Overall, this code block defines, compiles, trains, and evaluates a convolutional autoencoder model for colorizing grayscale images using Keras. The model architecture consists of encoder and decoder parts, and it is trained to minimize the reconstruction error between the colorized images and the ground truth color images.

This code block defines a function process that preprocesses image data for a colorization task. Let's analyze it step by step:

1. Importing Libraries: The necessary libraries such as load_img and img_to_array from Keras, NumPy, and glob are imported.

2. Function Definition:

   • process function is defined, which takes two arguments: path (path to the directory containing the images) and target_size (desired size of the images after resizing).
   • Inside the function, empty lists x and y are created to store grayscale and corresponding color images, respectively.

3. Processing Images:

   • The function iterates through each image file in the specified directory using glob.glob(path).
   • For each image file, it loads the color image (img_color) and grayscale image (img_gray) using the load_img function from Keras. Both images are resized to the specified target_size and converted to NumPy arrays using img_to_array.
   • The pixel values of both grayscale and color images are normalized to the range [0, 1] by dividing by 255.
   • The normalized images are appended to the x and y lists, respectively.

4. Converting to NumPy Arrays:

   • After processing all images, the lists x and y are converted to NumPy arrays using np.array.

5. Saving Processed Data:

   • Finally, the processed grayscale images (x) and corresponding color images (y) are saved as NumPy arrays using np.save.

6. Function Call:

   • The process function is called with the specified path and target_size.

Overall, this function preprocesses color images by converting them to grayscale, resizing them, and normalizing their pixel values.

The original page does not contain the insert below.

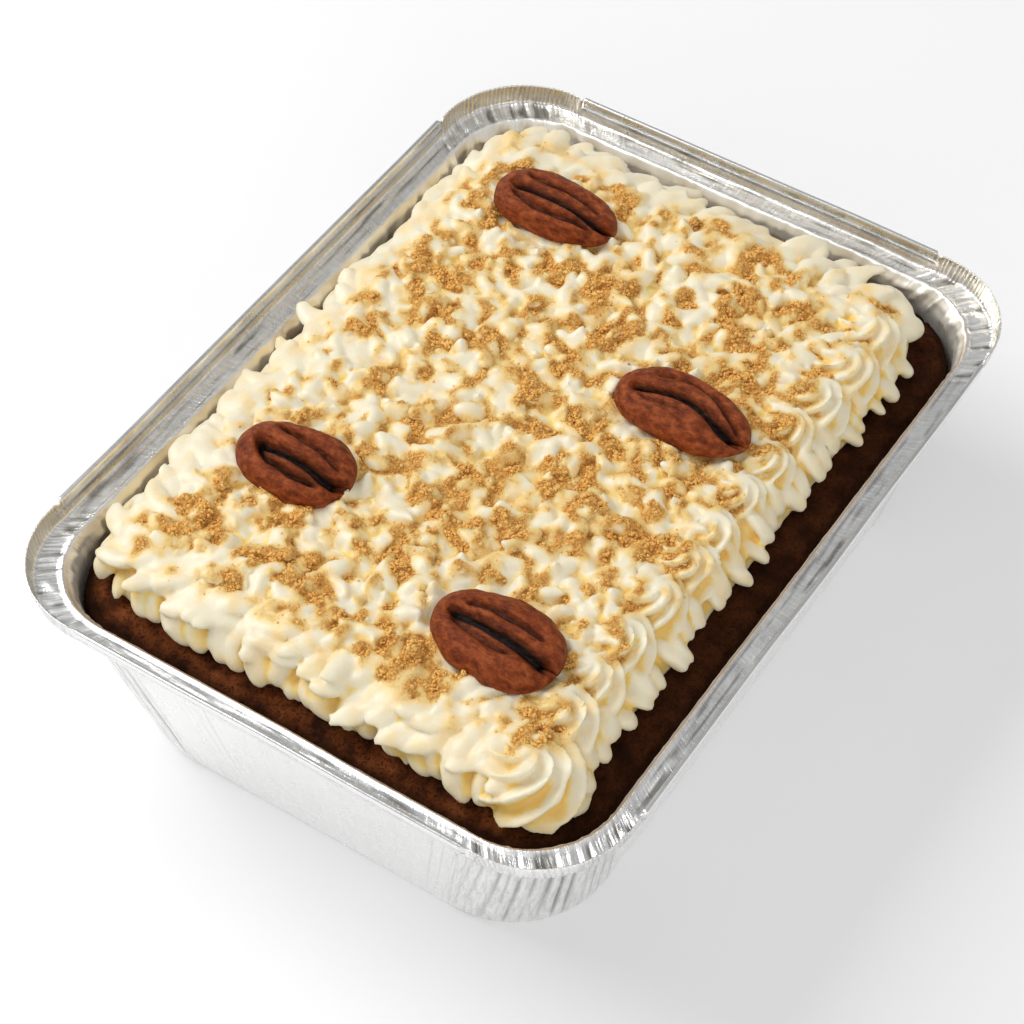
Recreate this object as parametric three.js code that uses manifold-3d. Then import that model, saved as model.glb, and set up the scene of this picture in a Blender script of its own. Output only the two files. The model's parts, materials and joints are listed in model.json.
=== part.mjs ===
import * as THREE from 'three';
import Module from 'manifold-3d';

const wasm = await Module();
wasm.setup();

// Foil tray, in millimetres. X is the short side, Y the long side, Z is up.
const trayWidth = 150;
const trayLength = 200;
const trayHeight = 55.4;
const foil = 0.7;
const mouthInset = 6.8;
const ledgeHeight = 50.2;
const baseInset = 16.3;
const pleatDepth = 0.7;
const cornerPleats = 5;
const hemStep = 0.3;
const hemHalfLong = 73;
const hemHalfShort = 49;

// Cake and frosting.
const gap = 0.3;
const cakeTop = 46;
const cakeWallGap = 0.9;
const frostingBase = cakeTop + gap;
const swirlRight = 51.5;
const swirlLeft = -54.5;
const swirlFront = -75;
const swirlBack = 76.5;
const swirlRidges = 6;
const swirlTop = 60.4;
const peakSpacing = 8.6;
const peakTop = 60;
const hollowFloor = 56.4;
const crumbCount = 42;

// Pecan halves: middle, length, width, taper toward the right end, and turn
// about Z, nod and lean in degrees.
const pecans = [
  { at: [-30.8, 58], long: 31.6, wide: 18, taper: 0.08, turn: 2, nod: 2, lean: -3 },
  { at: [27.7, 19], long: 34.2, wide: 18.4, taper: 0.07, turn: -5, nod: -3, lean: -2 },
  { at: [-35.2, -39.8], long: 28, wide: 18.8, taper: -0.12, turn: 5, nod: 2, lean: 4 },
  { at: [28.2, -56.2], long: 31.1, wide: 20, taper: -0.09, turn: -4, nod: -2, lean: 3 },
];
const pecanThick = 8.2;
const pecanSeat = 57.6;
const seatGap = 0.7;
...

It then saves the processed grayscale and color images as NumPy arrays, which can be used for training a colorization model.

This code defines a function named colorize that takes a list of image paths (test_set), the path to a trained model (model_path), and the target_size of the images. It then loads each grayscale image from the test set, passes it through the loaded model to predict the colorized version, and displays the original grayscale image along with the predicted colorized image using matplotlib.

Let's break down the code:

1. Importing Libraries: The necessary libraries such as load_model, img_to_array, array_to_img, load_img, numpy, matplotlib.pyplot, and glob are imported.

2. Function Definition:

   • The colorize function is defined with parameters test_set, model_path, and target_size.
   • Inside the function, the model is loaded using load_model from the specified model_path.

3. Colorization Loop:

   • The function iterates through each image path in the test_set.
   • For each image, it loads the grayscale image using load_img, converts it to a NumPy array, expands its dimensions to match the input format expected by the model, and normalizes the pixel values.
   • The normalized grayscale image is passed through the model to predict the colorized version.
   • The predicted colorized image is converted back to an image format using array_to_img.

4. Displaying Results:

   • For each grayscale image, the function plots two subplots using matplotlib.
   • The first subplot displays the original grayscale image, and the second subplot displays the predicted colorized image.
   • Finally, plt.show() is called to display the plot.

5. Function Call:

   • The colorize function is called with the specified parameters: test set of images (obtained using glob.glob), target_size, and the path to the trained model.

This function can be used to visualize the colorized versions of grayscale images using the trained model. However, it seems like there might be an issue with the input images' paths as glob.glob("../custom/*.*") may not be pointing to the correct directory. You might need to adjust the path according to your directory structure.